Senate Minority Leader Chuck Schumer, emerging from a classified briefing in early March, said he was "truly worried about mission creep" and that the administration had given "different answers every day" on the war's objectives—a characterization that the shifting target sets of Operation Epic Fury, which has moved from Iran's nuclear program to its missile systems to its oil infrastructure, does little to refute. Senator Chris Van Hollen told Al Jazeera that the US had "taken the lid off Pandora's box without any idea where this will land."

Thirteen American service members have been killed in the conflict, and more than 140 have been wounded, according to figures released over the weekend. Those numbers, which carry the full human weight of the conflict's cost, have been somewhat overshadowed in the public discourse by the economic indicators—understandably so, given that high fuel prices are felt by every household, while military casualties are concentrated in the families of those who serve. But the two categories of cost are products of the same decision, prosecuted through the same campaign, and they are both rising.

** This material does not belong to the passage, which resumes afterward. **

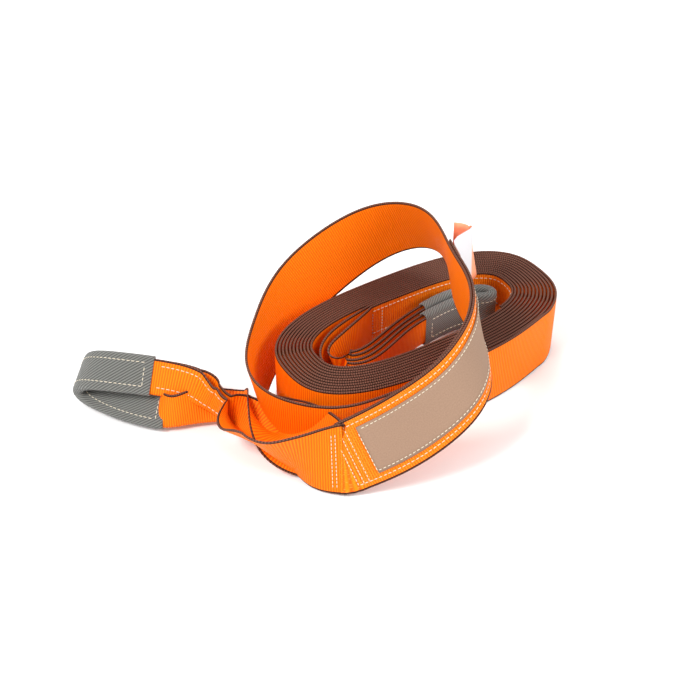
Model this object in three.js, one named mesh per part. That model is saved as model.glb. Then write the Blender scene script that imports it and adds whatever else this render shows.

For Americans trying to understand what $12 billion, 13 dead soldiers, $106 oil, and a closed Strait of Hormuz add up to, the administration's answer remains elusive. Hassett's assurances that markets see a swift resolution are contradicted by the markets themselves. Hegseth's promise of surging bombardment suggests no swift resolution is imminent. And the allied silence in response to Trump's coalition call suggests that whatever endgame Washington is pursuing in Iran, it will be pursuing it with a smaller international coalition than the one it may have assumed would materialize when the first strikes were ordered two weeks ago.